Muscle Fiber Types and Training
Researchers investigate potential for type shifting.
Experts debate whether and how muscle fiber types can be shifted through training. And training matters, according to a review study available in Sports (2021; 9, , 127).
To review, type I are slow-twitch fibers with fatigue resistance, type IIa are higher twitch fibers but more fatigable, and type IIx are fast-twitch and highly fatigable. Elite endurance or power athletes tend to have a genetic predominance for one or the other muscle fiber types.

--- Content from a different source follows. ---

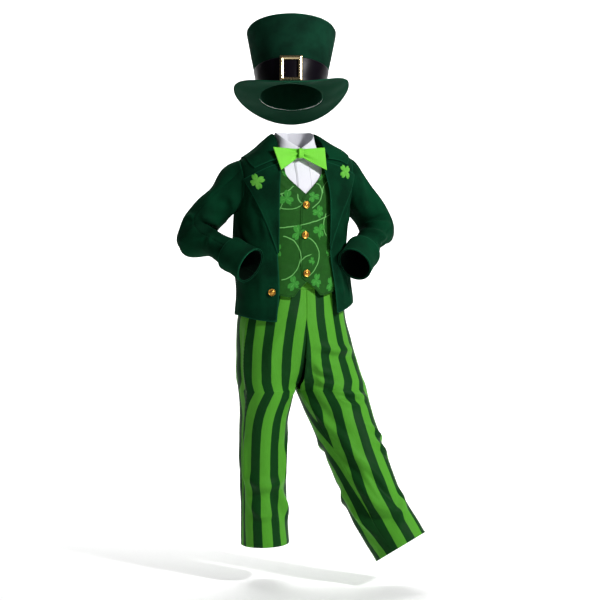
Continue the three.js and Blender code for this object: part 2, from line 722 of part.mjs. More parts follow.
/** The crown's side: u turns round it, v is the table's level. */
const crownSurface = {
  stepU: 0.004,
  stepV: 0.02,
  at(u, v) {
    const turn = 2 * Math.PI * u;
    const x = read(CROWN, 'side', v) * Math.sin(turn);
    const y = -read(CROWN, 'depth', v) * Math.cos(turn);
    return vector(x, y, read(CROWN, 'z', v));
  },
};

/** The brim's upper face: u turns round it, v from the head opening out to the edge. */
const brimSurface = {
  stepU: 0.004,
  stepV: 0.01,
  at(u, v) {
    const turn = 2 * Math.PI * u;
    const side = CROWN[0].side + BRIM_WIDTH * v;
    const depth = CROWN[0].depth + BRIM_WIDTH * v;
    const across = Math.sin(turn);
    const curl = mix(BRIM_EDGE.right, BRIM_EDGE.left, (1 + across) / 2);
    const dip = mix(BRIM_EDGE.back, BRIM_EDGE.front, (1 + Math.cos(turn)) / 2);
    const rise = mix(dip, curl, across * across) * Math.max(0, v) ** 1.6;
    return vector(side * Math.sin(turn), -depth * Math.cos(turn), rise);
  },
};

/** The brim: both faces of a ring, seen from its underside here. */
function brim() {
  const region = (s, t) => [-s, t];
  return outwards(cut(brimSurface, region, 36, 4, 0, FELT, true));
}

/** The crown's flat tip, a shallow dome closed over its own thickness. */
function crownTip() {
  const around = 36;
  const shares = [0.985, 0.8, 0.5];
  const top = CROWN[4];
  const rings = (drop) => shares.map((share) => {
    const ring = [];
    for (let i = 0; i < around; i += 1) {
      const turn = (2 * Math.PI * i) / around;
      const z = top.z + SEAM + FELT + TIP_CROWN * (1 - share * share) - drop;
      ring.push(vector(share * top.side * Math.sin(turn), -share * top.depth * Math.cos(turn), z));
    }
    return ring;
  });
  const upper = rings(0);
  const lower = rings(FELT).reverse();
  const loops = [...upper.reverse(), ...lower.reverse()];
  const middle = top.z + SEAM + FELT + TIP_CROWN;
  return capped(loops, middle, middle - FELT);
}

/** Joins loops one after another, with a fan to a middle point over the first and the last. */
function capped(loops, firstZ, lastZ) {
  const count = loops[0].length;
  const middle = (loop, z) => {
    const sum = loop.reduce((total, p) => total.add(p), vector(0, 0, 0)).divideScalar(count);
    return vector(sum.x, sum.y, z);
  };
  const points = [...loops.flat(), middle(loops[0], firstZ), middle(loops.at(-1), lastZ)];
  const index = [];
  for (let k = 0; k < loops.length - 1; k += 1) {
    for (let i = 0; i < count; i += 1) {
      const next = (i + 1) % count;
      const [a, b, c, d] = [k * count + i, k * count + next, (k + 1) * count + next, (k + 1) * count + i];
      index.push(a, b, c, a, c, d);
    }
  }
  const first = loops.length * count;
  for (let i = 0; i < count; i += 1) {
    const next = (i + 1) % count;
    index.push(first, next, i);
    index.push(first + 1, (loops.length - 1) * count + i, (loops.length - 1) * count + next);
  }
  return outwards(solid(points, index));
}

/** The buckle: a mitred frame with a raised ridge along each bar, flat behind. */
function buckle() {
  const { width, height, bar, depth } = BUCKLE;
  const rectangle = (w, h, out) => [[-1, -1], [1, -1], [1, 1], [-1, 1]]
    .map(([x, z]) => vector((x * w) / 2, -out, (z * h) / 2));
  const loops = [
    rectangle(width, height, 0),
    rectangle(width, height, depth * 0.5),
    rectangle(width - bar, height - bar, depth),
    rectangle(width - 2 * bar, height - 2 * bar, depth * 0.5),
    rectangle(width - 2 * bar, height - 2 * bar, 0),
  ];
  const points = loops.flat();
  const index = [];
  for (let k = 0; k < loops.length; k += 1) {
    const after = (k + 1) % loops.length;
    for (let i = 0; i < 4; i += 1) {
      const next = (i + 1) % 4;
      const [a, b, c, d] = [k * 4 + i, k * 4 + next, after * 4 + next, after * 4 + i];
      index.push(a, b, c, a, c, d);
    }
  }
  return outwards(solid(points, index));
}

// Small pieces

/** A round domed button with a raised rim, its axis along +Z. */
function button() {
  // Foot, side, rim, the dished ring inside it and the domed middle, as shares of radius and height
  const shares = [[0, 0], [0.9, 0], [1, 0.35], [0.95, 0.8], [0.82, 0.85], [0.7, 0.6], [0.35, 1], [0, 1.1]];
  const profile = shares.map(([out, up]) => new THREE.Vector2(out * BUTTON_RADIUS, up * BUTTON_HEIGHT));
  const geometry = new THREE.LatheGeometry(profile, 12);
  geometry.rotateX(Math.PI / 2);
  return geometry;
}

/** Stands a piece on a surface, its +Z along the surface's normal. */
function standOn(mesh, surface, u, v, lift) {
  const { point, normal } = facing(surface, u, v);
  mesh.position.copy(point.addScaledVector(normal, lift));
  mesh.quaternion.setFromUnitVectors(vector(0, 0, 1), normal);
  return mesh;
}

const CLOVER = { radius: 21, around: 32, thickness: 1.5 };
const CLOVER_PLACES = {
  right: { angle: -49, level: 4.78, spin: 20 },
  left: { angle: 44, level: 5.12, spin: 35 },
};

/** A felt four-leaf clover, its points laid on a lapel at an angle and a level. */
function cloverPatch({ angle, level, spin }) {
  const here = (u, v) => jacketSurface.at(u, v);
  const acrossMm = here(angle + 1, level).distanceTo(here(angle, level));
  const alongMm = here(angle, level + 0.1).distanceTo(here(angle, level)) * 10;
  const leaf = (turn) => {
    const lobe = Math.abs(Math.cos(2 * turn)) ** 0.55;
    const dent = 1 - 0.16 * Math.exp(-((Math.sin(2 * turn) / 0.22) ** 2));
    return CLOVER.radius * (0.2 + 0.8 * lobe) * dent;
  };
  const ring = (share, lift) => {
    const loop = [];
    for (let i = 0; i < CLOVER.around; i += 1) {
      const turn = (2 * Math.PI * i) / CLOVER.around;
      const reach = leaf(turn) * share;
      const x = reach * Math.cos(turn + spin * DEG);
      const z = reach * Math.sin(turn + spin * DEG);
      loop.push(lifted(jacketSurface, angle + x / acrossMm, level + z / alongMm, lift));
    }
    return loop;
  };
  const low = LAPEL.clear + LAID_ON + FACING;
  const high = low + CLOVER.thickness;
  const geometry = capped([ring(0.5, high), ring(1, high), ring(1, low), ring(0.5, low)], 0, 0);
  const p = geometry.attributes.position;
  const centres = [high, low].map((lift) => lifted(jacketSurface, angle, level, lift));
  centres.forEach((c, k) => p.setXYZ(p.count - 2 + k, c.x, c.y, c.z));
  return outwards(geometry);
}

// The bow tie: its knot's place and size, and its wings' upper and lower edges at knot and end
const BOW = {
  x: -8,
  y: -69,
  z: 14,
  lean: 20, // how far the ends' lower corners stand forward
  felt: 2.4,
  half: 64,
  knotHalf: 9,
  knotHeight: 25,
  knotDepth: 9,
  topAtKnot: 9,
  topAtEnd: 15,
  lowAtKnot: -9,
  lowAtEnd: -41,
};

/** One wing of the bow tie, pinched at the knot and curved back round the neck. */
function bowWing(side) {
  const surface = {
    stepU: 0.01,
    stepV: 0.01,
    at(u, v) {
      const end = Math.max(0, u);
      const slant = side < 0 ? 14 * (0.5 - v) : 2 * (0.5 - v);
      const out = mix(BOW.knotHalf - 1.2, BOW.half - slant, u);
      const low = mix(BOW.lowAtKnot, BOW.lowAtEnd, end ** 0.9);
      const high = mix(BOW.topAtKnot, BOW.topAtEnd, end ** 0.9);
      const pleat = 3 * Math.cos(3 * Math.PI * (v - 0.5)) * Math.max(0, 1 - u) ** 1.5;
      return vector(BOW.x + side * out, BOW.y - BOW.lean * end * (1 - v) - pleat, BOW.z + mix(low, high, v));
    },
  };
  const region = (s, t) => [side > 0 ? s : 1 - s, t];
  return cut(surface, region, 7, 6, 0, BOW.felt);
}

/** The band of felt wrapped round the middle of the bow. */
function bowKnot() {
  const around = 16;
  const half = BOW.knotHeight / 2;
  const loops = [-1, -0.9, 0.9, 1].map((share) => {
    const loop = [];
    const shrink = Math.abs(share) === 1 ? 0.86 : 1;
    for (let i = 0; i < around; i += 1) {
      const turn = (2 * Math.PI * i) / around;
      const y = power(Math.cos(turn), 0.7) * BOW.knotDepth * shrink;
      const z = power(Math.sin(turn), 0.7) * half * shrink;
      loop.push(vector(BOW.x + share * (BOW.knotHalf - 2.4), BOW.y + y, BOW.z + z));
    }
    return loop;
  });
  const geometry = capped(loops, BOW.z, BOW.z);
  return outwards(geometry);
}

// Assembly

const finish = (color, roughness, metalness = 0) => (
  new THREE.MeshStandardMaterial({ color, roughness, metalness })
);
const velvet = finish(0x0b3d26, 0.85);
const feltHat = finish(0x0f4a2f, 0.85);
const satin = finish(0x0c0a12, 0.35);
const gold = finish(0xc9a25a, 0.3, 1);
const shirtWhite = finish(0xf2f2f5, 0.75);
const lime = finish(0x7ee04a, 0.9);
const printed = finish(0x2b6e24, 0.65);
const striped = finish(0x3f9a2c, 0.6);

const named = (name, geometry, material) => {
  const mesh = new THREE.Mesh(geometry, material);
  mesh.name = name;
  return mesh;
};

const body = new THREE.Group();
body.rotation.z = BODY_TURN * DEG;
for (const name of ['right', 'left']) {
  body.add(named(`jacket_front_${name}`, outwards(jacketFront(name)), velvet));
  body.add(named(`jacket_lapel_${name}`, outwards(lapel(name)), velvet));
  body.add(named(`sleeve_upper_${name}`, outwards(sleeveHalf(name, true)), velvet));
  body.add(named(`sleeve_under_${name}`, outwards(sleeveHalf(name, false)), velvet));
  body.add(named(`cuff_${name}`, outwards(cuff(name)), velvet));
  body.add(named(`waistcoat_front_${name}`, outwards(waistcoatFront(name)), printed));
  body.add(named(`trouser_front_${name}`, trouserPanel(name, true), striped));
  body.add(named(`trouser_back_${name}`, trouserPanel(name, false), striped));
  body.add(named(`clover_patch_${name}`, cloverPatch(CLOVER_PLACES[name]), lime));
  body.add(named(`bow_wing_${name}`, outwards(bowWing(ARMS[name].side)), lime));
}
body.add(named('jacket_back', outwards(jacketBack()), velvet));
body.add(named('jacket_collar', outwards(collar(jacketCollarSurface, 3.96, 24, 6, VELVET)), velvet));
body.add(named('waistcoat_back', outwards(waistcoatBack()), printed));
body.add(named('shirt_front', outwards(shirtFront()), shirtWhite));
body.add(named('shirt_placket', outwards(shirtPlacket()), shirtWhite));
body.add(named('shirt_collar', outwards(collar(shirtCollarSurface, 3.97, 22, 5, SHIRT_CLOTH)), shirtWhite));
body.add(named('bow_knot', bowKnot(), lime));
body.add(named('trouser_waistband', outwards(waistband()), striped));

const WAISTCOAT_BUTTONS = { levels: [3.55, 2.53, 1.22], lift: 2.2 };
WAISTCOAT_BUTTONS.levels.forEach((level, k) => {
  const mesh = named(`waistcoat_button_${k + 1}`, button(), gold);
  body.add(standOn(mesh, waistcoatSurface, 0, level, WAISTCOAT_BUTTONS.lift));
});
const JACKET_BUTTON = { angle: -33.5, level: 0.95, lift: 1 };
const jacketButton = named('jacket_button', button(), gold);
body.add(standOn(jacketButton, jacketSurface, JACKET_BUTTON.angle, JACKET_BUTTON.level, JACKET_BUTTON.lift));

const hat = new THREE.Group();
hat.position.set(HAT.x, HAT.y, HAT.z);
hat.rotation.x = -HAT.tiltBack * DEG;
const crownSide = cut(crownSurface, (s, t) => [s, mix(0.06, 4, t)], 36, 5, 0, FELT, true);
const bandRegion = (s, t) => [s, mix(BAND.foot, BAND.height / CROWN[1].z, t)];
const band = cut(crownSurface, bandRegion, 36, 2, LAID_ON + BAND.cloth, BAND.cloth, true);
hat.add(named('hat_crown', outwards(crownSide), feltHat));
hat.add(named('hat_tip', crownTip(), feltHat));
hat.add(named('hat_brim', brim(), feltHat));
hat.add(named('hat_band', outwards(band), satin));
const buckleMesh = named('hat_buckle', buckle(), gold);
const seat = facing(crownSurface, 0, BUCKLE.level);
buckleMesh.position.copy(seat.point.addScaledVector(seat.normal, BUCKLE.lift));
buckleMesh.rotation.x = -Math.asin(seat.normal.z);
hat.add(buckleMesh);

const costume = new THREE.Group();
costume.add(body, hat);
export default costume;
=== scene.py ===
"""Looks of a child's leprechaun costume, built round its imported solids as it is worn.

Sizes are in millimetres, in the body's own frame, and become metres when a mesh is made.
"""

import logging
import math
from dataclasses import dataclass, field
from enum import Enum
from typing import Callable

import bpy
import numpy as np
from mathutils import Matrix, Vector


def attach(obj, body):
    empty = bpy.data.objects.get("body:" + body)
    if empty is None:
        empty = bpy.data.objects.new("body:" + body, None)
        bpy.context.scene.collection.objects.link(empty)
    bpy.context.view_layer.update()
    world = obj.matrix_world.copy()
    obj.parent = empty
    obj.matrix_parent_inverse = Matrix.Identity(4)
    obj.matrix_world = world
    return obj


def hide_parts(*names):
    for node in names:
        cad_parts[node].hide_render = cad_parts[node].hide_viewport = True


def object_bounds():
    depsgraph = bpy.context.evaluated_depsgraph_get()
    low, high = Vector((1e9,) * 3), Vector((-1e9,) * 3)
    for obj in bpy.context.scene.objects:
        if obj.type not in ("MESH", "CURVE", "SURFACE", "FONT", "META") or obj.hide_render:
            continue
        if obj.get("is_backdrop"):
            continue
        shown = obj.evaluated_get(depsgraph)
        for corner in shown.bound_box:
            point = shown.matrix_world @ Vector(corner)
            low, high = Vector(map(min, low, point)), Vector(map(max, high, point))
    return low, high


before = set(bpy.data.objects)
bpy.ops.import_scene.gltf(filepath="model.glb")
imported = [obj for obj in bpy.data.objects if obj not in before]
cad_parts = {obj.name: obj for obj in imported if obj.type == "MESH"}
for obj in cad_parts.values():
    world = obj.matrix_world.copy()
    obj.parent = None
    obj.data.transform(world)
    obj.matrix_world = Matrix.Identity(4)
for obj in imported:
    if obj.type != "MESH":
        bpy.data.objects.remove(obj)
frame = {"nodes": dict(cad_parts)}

Array = np.ndarray
Socket = bpy.types.NodeSocket
Colour = tuple[float, float, float, float]

LOG = logging.getLogger("costume")
MM = 0.001
BODY_TURN = 20.0  # degrees, the body's front turned from -Y towards +X
VELVET_THICK = 1.8  # cloth thicknesses
FACING_THICK = 1.6
PRINT_THICK = 1.4
SHIRT_THICK = 1.2
STRIPE_THICK = 1.4
FELT_THICK = 3.0
SEAM = 0.3  # gap between pieces that are sewn together
RIM_ROUND = 0.32  # how far a wall's rim bulges, as a share of its thickness
TROUGH_AWAY = 1.7  # a crease's trough lies this many half widths from its ridge
TROUGH_HALF = 1.3  # and is this many half widths wide
LAID_ON = 0.4  # gap below a piece that lies on another
FLOOR_Z = -1.078  # metres, where the wearer's soles would be
WORN = "worn_"  # starts the name of the piece that stands for the solid named after it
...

Researchers from CUNY Lehman College in the Bronx and Auburn University in Alabama reviewed current studies to determine best training practices. Some research suggests that slow-speed resistance training with high load can shift IIx and IIx/IIa hybrids to more IIa fibers. Sprint, power and plyometric training can shift to more IIa fibers but people with more IIx fibers to start do not experience much of a shift. In general, endurance training produces a fiber type shift toward more type I slow, oxidative fibers. Detraining, however, leads to a shift back toward IIa, which may explain why taper training for endurance athletes before a race is helpful to boost the capacity for “kicking” at the end of a race.
Most studies lack longitudinal data. For example, programs of 6–16 weeks shifted predominantly type IIx fiber athletes toward type IIa, but the impact of longer-term training cannot be determined. Interesting findings include that in one individual, different muscle regions—deep versus superficial and origin versus insertion—may have different fiber patterns. Additionally, certain muscles have a higher propensity toward fiber type shifting than others, and certain individuals may have more ability toward fiber type shifts.
Study authors note that understanding fiber type shifts holds promise for improving the ability to tailor training for different body parts and regions for specific tasks.